The extinction of woodland caribou from Canada is going to happen in our lifetimes and it is a tragedy that could have been prevented.

Another herd of caribou inside Jasper National Park has disappeared completely from the landscape.

It follows the disappearance of the last herd in Banff National Park and precedes the eventual loss of the other herds in Jasper due to their small size. 

Provincial and federal governments are failing to stop the slow march toward extinction this species is currently on – despite efforts to manage this crisis currently underway.

Parks Canada has the most to be ashamed about in this tragedy. The federal agency is mandated in law to protect ecological integrity and processes in the national parks.

Under its watch, woodland caribou have dwindled in numbers to the point the Tonquin and Brazeau herds left in Jasper won't survive without intervention – a fact Parks acknowledged with changes to its website. 

These are animals protected under the Species at Risk Act (SARA). A generation ago, there were more than 800 caribou in the mountain national parks. Fewer than 220 remain. 

Parks Canada is tasked with enforcing the act upon visitors and businesses inside the national parks system. A great example is the charges laid by the Crown against Lake Louise Ski Resort for destroying whitebark pine trees in 2016 – listed as endangered under SARA. 

The company pleaded guilty and was fined $2.1 million. It appealed the fine amount and lost.

Here's the rub – who will enforce these federal SARA regulations on the government itself and hold Parks Canada accountable for not doing enough to protect woodland caribou? 

Caribou reintroduction was included in the 2010 Banff National Park management plan. Is it being considered as part of the new 10-year plan currently in development? We don't know because Parks won't provide a spokesperson to answer questions about caribou. 

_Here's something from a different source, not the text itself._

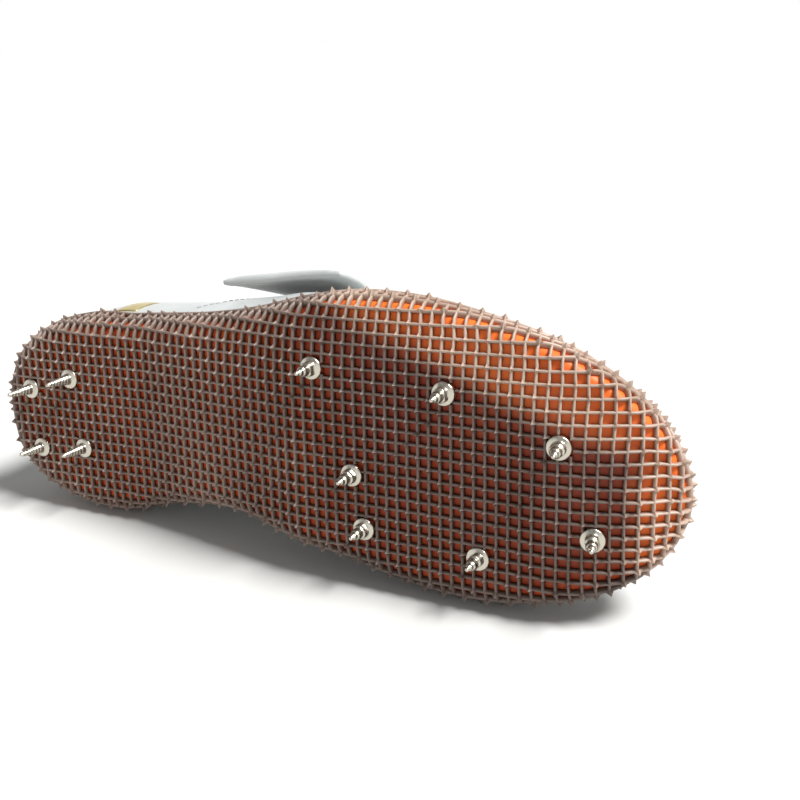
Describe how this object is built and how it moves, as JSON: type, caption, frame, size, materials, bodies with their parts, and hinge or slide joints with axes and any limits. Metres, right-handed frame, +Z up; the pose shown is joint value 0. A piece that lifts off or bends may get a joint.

Alberta has a caribou management plan. You can tell how seriously the province takes its responsibility with respect to protecting this species at risk by the fact that in 2018 it suspended portions of the plan to benefit economic activity instead.

To its credit, the province of Alberta continues to announce millions of dollars in funding to protect caribou. Last November, it announced it would form three regional task forces focused on caribou recovery. Alberta has 15 herds of caribou and the work of the task forces is meant to focus on the ranges of the Bistcho, Cold Lake, Redrock-Prairie Creek and Narraway herds. 

But until this government, industry and Albertans actually commit themselves to taking this issue seriously and addressing the underlying cause of this extirpation in process – the loss of habitat – nothing will change. 

The industrial, resource extraction activity that occurs within caribou habitat ranges is the problem that needs solutions sooner rather than later. 

Access roads into woodland caribou habitat for resource extraction activity has opened up previously closed forests to wolves, which are natural predators for caribou. The problem is not new or unknown. The solution in British Columbia, and considered part of the plan in Alberta, is to kill the wolves to save the caribou.

This is not a solution that will result in improvements to this problem. 

Until the federal and provincial governments take this problem seriously and put resources and action behind the recovery of caribou, they will continue to slowly disappear from this province and country.

One day we will all wake up to the news that there are no more caribou in Alberta with the knowledge that we could have prevented it all along if we actually wanted to.